GIVEN REQUEST | Within the records below, find each line that holds the string "structure", then copy it.

━━ MATERIALS PROVIDED

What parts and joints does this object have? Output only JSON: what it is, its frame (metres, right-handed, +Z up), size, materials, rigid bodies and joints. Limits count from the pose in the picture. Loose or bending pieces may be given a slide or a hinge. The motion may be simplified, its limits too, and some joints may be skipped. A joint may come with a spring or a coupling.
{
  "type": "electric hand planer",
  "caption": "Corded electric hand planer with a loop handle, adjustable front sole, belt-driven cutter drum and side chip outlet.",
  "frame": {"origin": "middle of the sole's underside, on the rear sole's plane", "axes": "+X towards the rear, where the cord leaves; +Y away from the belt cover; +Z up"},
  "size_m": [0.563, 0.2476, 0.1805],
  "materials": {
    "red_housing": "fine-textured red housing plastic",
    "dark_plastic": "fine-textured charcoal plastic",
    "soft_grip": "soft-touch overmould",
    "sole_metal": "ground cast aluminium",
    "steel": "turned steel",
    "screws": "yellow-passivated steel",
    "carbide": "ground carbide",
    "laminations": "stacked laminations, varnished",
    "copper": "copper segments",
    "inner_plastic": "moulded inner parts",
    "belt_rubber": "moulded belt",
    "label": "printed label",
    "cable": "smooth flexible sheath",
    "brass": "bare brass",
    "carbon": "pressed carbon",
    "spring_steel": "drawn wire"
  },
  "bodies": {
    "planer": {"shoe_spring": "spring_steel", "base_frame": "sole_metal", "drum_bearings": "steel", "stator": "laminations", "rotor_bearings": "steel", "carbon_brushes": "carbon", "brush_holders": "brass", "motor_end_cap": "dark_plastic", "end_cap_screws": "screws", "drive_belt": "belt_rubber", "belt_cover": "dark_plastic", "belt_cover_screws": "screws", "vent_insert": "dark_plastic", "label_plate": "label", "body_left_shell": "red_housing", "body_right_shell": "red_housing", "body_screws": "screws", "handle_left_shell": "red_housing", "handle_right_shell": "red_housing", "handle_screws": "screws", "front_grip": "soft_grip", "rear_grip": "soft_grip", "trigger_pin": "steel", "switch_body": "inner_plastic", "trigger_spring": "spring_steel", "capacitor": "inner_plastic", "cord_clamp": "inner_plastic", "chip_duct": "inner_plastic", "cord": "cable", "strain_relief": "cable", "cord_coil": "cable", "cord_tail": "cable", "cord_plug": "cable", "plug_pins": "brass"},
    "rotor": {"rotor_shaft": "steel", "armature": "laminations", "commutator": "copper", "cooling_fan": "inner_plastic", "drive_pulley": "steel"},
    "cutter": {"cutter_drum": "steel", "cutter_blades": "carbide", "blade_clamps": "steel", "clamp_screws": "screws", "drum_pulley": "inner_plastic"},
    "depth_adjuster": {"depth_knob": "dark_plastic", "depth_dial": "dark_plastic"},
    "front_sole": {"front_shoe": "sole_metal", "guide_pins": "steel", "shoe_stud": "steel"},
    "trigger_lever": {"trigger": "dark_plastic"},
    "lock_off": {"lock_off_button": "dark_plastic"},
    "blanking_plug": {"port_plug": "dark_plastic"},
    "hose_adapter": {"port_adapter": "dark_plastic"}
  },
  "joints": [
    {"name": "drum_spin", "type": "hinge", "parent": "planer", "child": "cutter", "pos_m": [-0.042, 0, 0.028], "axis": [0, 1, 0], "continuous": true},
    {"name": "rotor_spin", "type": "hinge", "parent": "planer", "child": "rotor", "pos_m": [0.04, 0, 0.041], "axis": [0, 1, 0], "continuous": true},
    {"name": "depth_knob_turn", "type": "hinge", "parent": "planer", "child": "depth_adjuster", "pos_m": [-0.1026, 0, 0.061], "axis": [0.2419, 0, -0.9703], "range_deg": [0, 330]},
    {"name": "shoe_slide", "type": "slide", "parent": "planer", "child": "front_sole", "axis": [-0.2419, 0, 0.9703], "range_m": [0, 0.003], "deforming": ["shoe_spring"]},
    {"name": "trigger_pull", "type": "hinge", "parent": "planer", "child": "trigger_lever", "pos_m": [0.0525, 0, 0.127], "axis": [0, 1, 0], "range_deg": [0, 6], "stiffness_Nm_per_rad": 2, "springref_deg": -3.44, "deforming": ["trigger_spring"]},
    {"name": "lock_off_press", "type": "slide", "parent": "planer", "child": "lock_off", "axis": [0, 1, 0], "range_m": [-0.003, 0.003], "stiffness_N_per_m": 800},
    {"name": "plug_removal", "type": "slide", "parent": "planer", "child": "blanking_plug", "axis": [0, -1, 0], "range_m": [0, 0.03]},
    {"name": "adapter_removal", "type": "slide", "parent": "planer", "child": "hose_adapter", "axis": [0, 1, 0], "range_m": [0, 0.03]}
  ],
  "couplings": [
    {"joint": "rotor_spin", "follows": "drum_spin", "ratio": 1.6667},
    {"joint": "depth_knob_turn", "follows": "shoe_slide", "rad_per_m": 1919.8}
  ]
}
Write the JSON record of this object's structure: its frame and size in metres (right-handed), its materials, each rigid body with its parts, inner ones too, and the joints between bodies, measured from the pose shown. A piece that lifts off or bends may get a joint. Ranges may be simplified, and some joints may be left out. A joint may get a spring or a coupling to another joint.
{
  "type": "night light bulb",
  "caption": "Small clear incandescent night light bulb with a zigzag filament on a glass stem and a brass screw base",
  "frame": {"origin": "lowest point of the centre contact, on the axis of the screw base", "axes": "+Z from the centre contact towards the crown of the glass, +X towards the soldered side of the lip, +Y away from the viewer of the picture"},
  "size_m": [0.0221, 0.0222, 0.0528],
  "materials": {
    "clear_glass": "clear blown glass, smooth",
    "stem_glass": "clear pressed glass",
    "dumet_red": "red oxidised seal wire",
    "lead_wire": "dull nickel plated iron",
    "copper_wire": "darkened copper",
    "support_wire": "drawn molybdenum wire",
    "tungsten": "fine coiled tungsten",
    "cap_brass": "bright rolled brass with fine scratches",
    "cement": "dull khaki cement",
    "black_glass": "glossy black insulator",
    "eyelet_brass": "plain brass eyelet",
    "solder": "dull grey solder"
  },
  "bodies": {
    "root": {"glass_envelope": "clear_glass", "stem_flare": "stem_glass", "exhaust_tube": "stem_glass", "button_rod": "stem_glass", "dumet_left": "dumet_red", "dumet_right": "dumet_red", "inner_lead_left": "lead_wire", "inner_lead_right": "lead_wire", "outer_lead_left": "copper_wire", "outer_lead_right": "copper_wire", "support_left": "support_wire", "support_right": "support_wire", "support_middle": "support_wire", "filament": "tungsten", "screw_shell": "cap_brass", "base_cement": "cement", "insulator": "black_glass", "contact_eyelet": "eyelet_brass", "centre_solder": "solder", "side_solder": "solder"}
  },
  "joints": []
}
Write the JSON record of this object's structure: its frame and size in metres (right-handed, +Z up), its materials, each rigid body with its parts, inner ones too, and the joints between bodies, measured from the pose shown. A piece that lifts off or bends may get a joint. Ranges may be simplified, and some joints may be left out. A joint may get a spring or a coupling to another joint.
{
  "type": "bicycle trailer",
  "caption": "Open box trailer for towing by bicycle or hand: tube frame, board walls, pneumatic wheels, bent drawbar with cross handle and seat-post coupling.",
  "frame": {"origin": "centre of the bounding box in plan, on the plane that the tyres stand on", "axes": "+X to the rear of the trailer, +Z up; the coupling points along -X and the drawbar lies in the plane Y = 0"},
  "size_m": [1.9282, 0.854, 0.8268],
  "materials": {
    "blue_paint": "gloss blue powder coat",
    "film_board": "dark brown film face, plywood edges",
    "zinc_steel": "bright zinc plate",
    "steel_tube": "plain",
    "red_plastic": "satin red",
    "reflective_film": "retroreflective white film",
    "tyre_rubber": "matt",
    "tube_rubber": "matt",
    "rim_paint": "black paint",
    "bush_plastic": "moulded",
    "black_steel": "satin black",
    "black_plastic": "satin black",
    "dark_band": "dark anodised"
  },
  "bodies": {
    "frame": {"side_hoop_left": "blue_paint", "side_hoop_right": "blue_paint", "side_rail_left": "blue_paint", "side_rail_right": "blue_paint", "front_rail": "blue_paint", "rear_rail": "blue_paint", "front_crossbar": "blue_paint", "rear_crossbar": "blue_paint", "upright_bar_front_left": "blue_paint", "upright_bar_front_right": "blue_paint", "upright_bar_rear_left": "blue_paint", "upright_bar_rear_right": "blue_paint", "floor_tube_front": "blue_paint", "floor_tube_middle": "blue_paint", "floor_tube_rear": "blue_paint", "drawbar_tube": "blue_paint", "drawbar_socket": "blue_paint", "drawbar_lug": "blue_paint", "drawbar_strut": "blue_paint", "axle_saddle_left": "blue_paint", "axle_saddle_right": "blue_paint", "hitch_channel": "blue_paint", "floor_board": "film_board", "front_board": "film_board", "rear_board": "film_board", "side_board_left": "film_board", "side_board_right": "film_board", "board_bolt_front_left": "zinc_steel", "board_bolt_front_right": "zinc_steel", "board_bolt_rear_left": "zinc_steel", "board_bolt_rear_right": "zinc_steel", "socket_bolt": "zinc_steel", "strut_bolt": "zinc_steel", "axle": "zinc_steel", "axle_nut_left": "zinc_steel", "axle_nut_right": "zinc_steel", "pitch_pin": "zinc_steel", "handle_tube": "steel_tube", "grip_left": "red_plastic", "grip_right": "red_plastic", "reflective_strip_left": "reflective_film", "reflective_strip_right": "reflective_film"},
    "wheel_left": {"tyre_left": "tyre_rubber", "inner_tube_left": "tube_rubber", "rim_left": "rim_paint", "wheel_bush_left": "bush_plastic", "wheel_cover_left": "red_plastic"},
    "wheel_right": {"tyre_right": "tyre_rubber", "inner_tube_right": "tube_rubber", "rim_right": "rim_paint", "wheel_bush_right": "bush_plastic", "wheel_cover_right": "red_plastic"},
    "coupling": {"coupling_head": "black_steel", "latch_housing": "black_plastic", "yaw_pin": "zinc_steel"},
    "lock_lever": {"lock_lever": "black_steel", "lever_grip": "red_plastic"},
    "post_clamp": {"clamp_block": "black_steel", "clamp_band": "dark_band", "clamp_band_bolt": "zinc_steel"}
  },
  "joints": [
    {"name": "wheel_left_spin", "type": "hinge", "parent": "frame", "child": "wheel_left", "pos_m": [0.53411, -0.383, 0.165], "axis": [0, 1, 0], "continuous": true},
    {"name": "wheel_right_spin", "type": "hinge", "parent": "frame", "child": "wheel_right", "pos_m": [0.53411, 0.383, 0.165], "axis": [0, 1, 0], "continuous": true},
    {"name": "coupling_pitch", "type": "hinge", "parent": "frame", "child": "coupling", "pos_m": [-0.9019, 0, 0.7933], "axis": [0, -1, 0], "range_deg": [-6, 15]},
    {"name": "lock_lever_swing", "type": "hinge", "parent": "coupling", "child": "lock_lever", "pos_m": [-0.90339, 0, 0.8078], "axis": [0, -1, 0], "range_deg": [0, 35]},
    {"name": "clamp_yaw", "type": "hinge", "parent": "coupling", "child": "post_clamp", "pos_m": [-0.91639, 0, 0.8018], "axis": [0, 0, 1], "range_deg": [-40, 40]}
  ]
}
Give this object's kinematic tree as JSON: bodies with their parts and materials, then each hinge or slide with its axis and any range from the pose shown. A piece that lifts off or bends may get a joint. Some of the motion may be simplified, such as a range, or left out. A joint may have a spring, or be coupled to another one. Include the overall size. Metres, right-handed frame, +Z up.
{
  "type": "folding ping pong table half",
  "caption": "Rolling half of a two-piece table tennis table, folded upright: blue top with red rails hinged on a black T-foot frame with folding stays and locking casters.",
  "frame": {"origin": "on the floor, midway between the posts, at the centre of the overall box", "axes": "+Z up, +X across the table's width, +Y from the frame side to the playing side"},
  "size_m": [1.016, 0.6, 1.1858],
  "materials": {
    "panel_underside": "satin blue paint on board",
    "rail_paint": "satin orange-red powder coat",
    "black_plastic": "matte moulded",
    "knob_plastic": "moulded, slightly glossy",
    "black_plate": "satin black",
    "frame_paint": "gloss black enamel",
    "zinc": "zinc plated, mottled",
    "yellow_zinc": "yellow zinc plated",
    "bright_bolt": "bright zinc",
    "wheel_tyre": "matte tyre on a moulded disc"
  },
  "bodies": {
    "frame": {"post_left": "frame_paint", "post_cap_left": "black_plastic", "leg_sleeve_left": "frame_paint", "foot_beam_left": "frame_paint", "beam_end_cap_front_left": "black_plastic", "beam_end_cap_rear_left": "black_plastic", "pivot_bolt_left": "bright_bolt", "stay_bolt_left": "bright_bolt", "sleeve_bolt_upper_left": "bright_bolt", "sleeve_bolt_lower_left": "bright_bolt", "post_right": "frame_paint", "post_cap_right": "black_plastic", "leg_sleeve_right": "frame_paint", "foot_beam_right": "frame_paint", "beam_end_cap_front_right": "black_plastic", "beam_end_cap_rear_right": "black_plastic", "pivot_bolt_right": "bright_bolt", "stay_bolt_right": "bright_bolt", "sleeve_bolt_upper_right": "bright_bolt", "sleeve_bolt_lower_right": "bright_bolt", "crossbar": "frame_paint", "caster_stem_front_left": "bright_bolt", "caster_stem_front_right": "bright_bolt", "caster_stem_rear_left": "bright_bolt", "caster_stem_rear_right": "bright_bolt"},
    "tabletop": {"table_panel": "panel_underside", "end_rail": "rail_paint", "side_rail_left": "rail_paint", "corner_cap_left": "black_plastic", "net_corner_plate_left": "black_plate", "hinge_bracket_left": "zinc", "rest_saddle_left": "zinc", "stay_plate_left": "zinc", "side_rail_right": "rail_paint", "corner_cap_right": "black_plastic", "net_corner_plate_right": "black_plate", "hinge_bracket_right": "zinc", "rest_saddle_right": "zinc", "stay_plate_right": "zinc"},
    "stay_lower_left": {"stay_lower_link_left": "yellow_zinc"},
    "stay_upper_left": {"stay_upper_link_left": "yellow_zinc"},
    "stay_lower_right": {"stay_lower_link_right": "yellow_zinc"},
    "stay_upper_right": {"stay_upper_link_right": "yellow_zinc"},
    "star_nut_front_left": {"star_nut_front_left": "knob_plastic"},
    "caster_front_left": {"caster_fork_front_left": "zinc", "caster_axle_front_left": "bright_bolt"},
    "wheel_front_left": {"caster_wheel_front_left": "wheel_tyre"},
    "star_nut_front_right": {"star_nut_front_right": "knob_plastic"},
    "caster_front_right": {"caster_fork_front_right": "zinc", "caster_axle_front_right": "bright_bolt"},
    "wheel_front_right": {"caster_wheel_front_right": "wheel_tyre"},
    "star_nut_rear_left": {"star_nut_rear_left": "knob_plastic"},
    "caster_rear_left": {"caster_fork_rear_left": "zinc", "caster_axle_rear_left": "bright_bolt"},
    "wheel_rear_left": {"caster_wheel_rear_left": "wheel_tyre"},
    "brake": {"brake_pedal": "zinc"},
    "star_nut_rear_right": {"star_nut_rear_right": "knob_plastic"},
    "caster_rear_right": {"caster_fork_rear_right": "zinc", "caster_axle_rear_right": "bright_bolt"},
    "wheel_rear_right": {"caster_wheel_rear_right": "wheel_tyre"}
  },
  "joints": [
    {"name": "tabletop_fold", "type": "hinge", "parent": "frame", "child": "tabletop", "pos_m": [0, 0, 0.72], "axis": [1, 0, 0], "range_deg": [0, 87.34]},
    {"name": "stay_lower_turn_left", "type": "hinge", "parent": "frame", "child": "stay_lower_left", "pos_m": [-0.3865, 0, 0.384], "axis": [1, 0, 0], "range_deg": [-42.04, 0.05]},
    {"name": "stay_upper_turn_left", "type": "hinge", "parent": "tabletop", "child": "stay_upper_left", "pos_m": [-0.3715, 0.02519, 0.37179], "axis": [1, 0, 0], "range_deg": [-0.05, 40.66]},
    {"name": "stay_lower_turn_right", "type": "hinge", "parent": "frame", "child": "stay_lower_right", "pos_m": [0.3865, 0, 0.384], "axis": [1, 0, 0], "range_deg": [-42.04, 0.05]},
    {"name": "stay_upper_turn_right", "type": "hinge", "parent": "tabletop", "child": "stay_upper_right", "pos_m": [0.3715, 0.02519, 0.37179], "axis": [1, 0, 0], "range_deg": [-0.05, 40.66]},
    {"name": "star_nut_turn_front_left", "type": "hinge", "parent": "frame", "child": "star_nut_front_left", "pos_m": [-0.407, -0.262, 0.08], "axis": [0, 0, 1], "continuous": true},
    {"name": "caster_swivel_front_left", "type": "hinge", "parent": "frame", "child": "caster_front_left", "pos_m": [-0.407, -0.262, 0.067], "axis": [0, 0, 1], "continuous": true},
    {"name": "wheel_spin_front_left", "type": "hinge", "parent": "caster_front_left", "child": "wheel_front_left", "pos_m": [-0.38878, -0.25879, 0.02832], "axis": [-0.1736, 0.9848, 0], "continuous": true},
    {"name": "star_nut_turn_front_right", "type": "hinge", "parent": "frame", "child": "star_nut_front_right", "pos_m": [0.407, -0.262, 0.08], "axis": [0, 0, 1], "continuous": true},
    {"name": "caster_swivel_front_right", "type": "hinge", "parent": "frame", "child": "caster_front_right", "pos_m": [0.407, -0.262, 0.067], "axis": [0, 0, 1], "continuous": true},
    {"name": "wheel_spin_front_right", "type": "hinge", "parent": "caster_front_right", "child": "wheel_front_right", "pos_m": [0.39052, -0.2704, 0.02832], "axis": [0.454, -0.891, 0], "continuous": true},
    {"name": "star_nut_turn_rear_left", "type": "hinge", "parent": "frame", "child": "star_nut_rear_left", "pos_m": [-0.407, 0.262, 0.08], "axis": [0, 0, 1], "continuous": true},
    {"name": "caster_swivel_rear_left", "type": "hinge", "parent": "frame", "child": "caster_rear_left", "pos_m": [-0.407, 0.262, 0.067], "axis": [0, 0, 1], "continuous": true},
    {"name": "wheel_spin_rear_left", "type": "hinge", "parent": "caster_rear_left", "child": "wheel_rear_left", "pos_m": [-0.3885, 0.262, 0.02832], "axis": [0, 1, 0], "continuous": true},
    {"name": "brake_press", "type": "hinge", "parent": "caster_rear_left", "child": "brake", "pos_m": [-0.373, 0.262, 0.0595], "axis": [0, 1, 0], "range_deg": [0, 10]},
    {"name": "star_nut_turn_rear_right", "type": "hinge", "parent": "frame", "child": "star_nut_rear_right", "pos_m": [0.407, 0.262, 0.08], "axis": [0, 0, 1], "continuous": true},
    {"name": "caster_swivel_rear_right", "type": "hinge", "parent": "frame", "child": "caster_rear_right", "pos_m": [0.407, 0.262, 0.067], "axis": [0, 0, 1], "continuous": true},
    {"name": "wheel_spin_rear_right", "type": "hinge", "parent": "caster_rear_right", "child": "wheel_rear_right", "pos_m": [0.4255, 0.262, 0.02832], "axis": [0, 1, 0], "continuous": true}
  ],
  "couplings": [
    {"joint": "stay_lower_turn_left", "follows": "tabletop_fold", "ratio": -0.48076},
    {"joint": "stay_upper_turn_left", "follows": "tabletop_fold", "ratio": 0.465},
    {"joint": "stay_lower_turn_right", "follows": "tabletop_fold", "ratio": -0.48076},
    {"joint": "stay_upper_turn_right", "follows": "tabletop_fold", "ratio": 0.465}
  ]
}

━━━━

SOLVED EXERCISE |
Write the JSON record of this object's structure: its frame and size in metres (right-handed), its materials, each rigid body with its parts, inner ones too, and the joints between bodies, measured from the pose shown. A piece that lifts off or bends may get a joint. Ranges may be simplified, and some joints may be left out. A joint may get a spring or a coupling to another joint.
Write the JSON record of this object's structure: its frame and size in metres (right-handed, +Z up), its materials, each rigid body with its parts, inner ones too, and the joints between bodies, measured from the pose shown. A piece that lifts off or bends may get a joint. Ranges may be simplified, and some joints may be left out. A joint may get a spring or a coupling to another joint.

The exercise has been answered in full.